Welcome to Loud City looks at who should stay and who should go: “Damien Wilkins has pretty much no reason to even be considered for sticking around Oklahoma City come next season. He underperformed all year, and doesn’t have much of an upside or role with this team going forward. His numbers declined in all his major statistical categories and he spent far more time on the bench than he did on the court, and for good reason. Perhaps he’ll be paired together with Earl Watson or Chucky Atkins during the offseason to create a more valuable package with two expiring contracts, instead of one. Whatever the case, I don’t expect him to be on this roster next season. In fact, I’m even inclined to say his future right now is more leaning toward a stint in the D-League than another NBA Roster, but I imagine that time will tell. He does still have a year left on his contract, so he should be on someone’s roster next season, but after that, he could be playing in a quiet arena near you.”

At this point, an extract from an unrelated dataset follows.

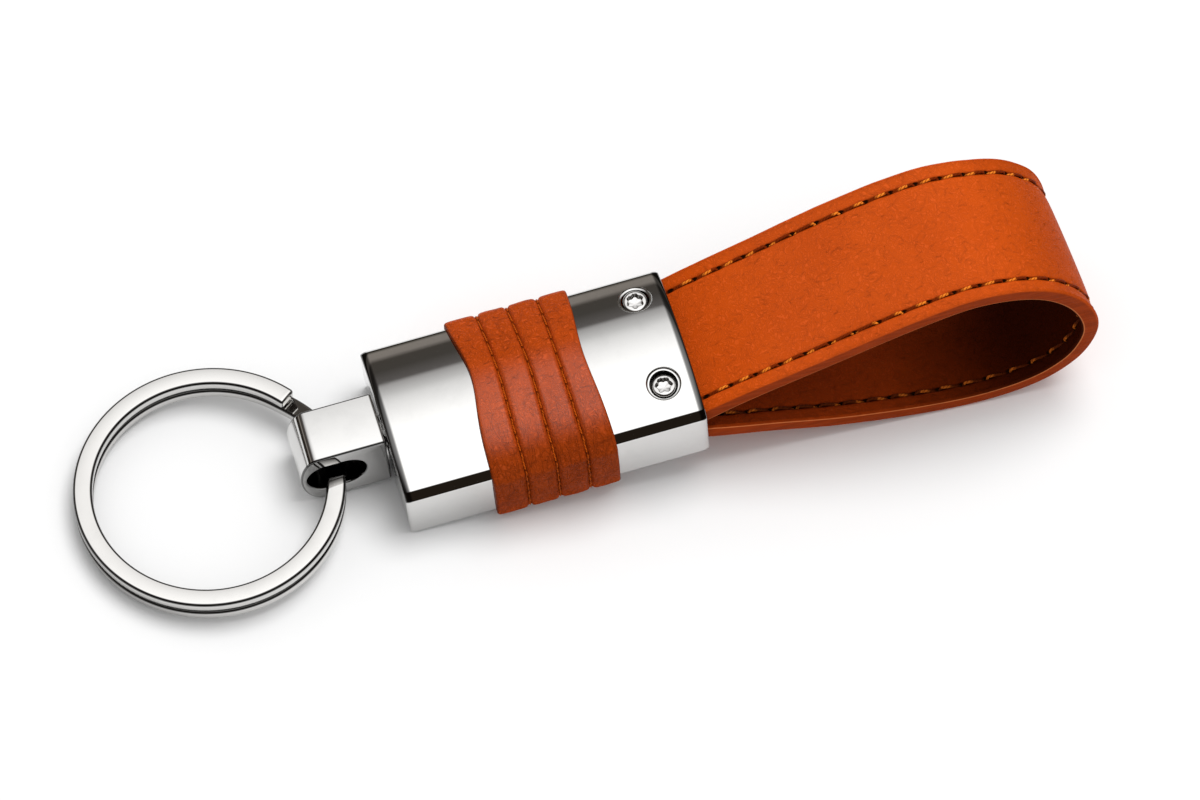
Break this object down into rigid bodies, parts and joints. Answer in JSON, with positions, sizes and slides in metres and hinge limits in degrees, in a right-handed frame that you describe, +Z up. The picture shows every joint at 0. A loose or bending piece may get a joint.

HoopsWorld looks at Durant’s pledge to get stronger: “It would also allow him to be more physical defensively. Foul rate doesn’t necessarily mean much, but it is worth noting that in his two seasons Durant has averaged only 1.7 fouls a game. You never want your star in foul trouble, but with a stronger body and the ability to body people more, Durant may see a tiny spike in his fouls but be more of an impact when he does use his body defensively. Don’t expect Durant to bulk up – that’s not his body type – but do expect him to be able to absorb and dish out some more physical moves this next fall. Just what the rest of the league wants to hear, that one of the brightest young stars in the league is addressing what might be his biggest deficiency.”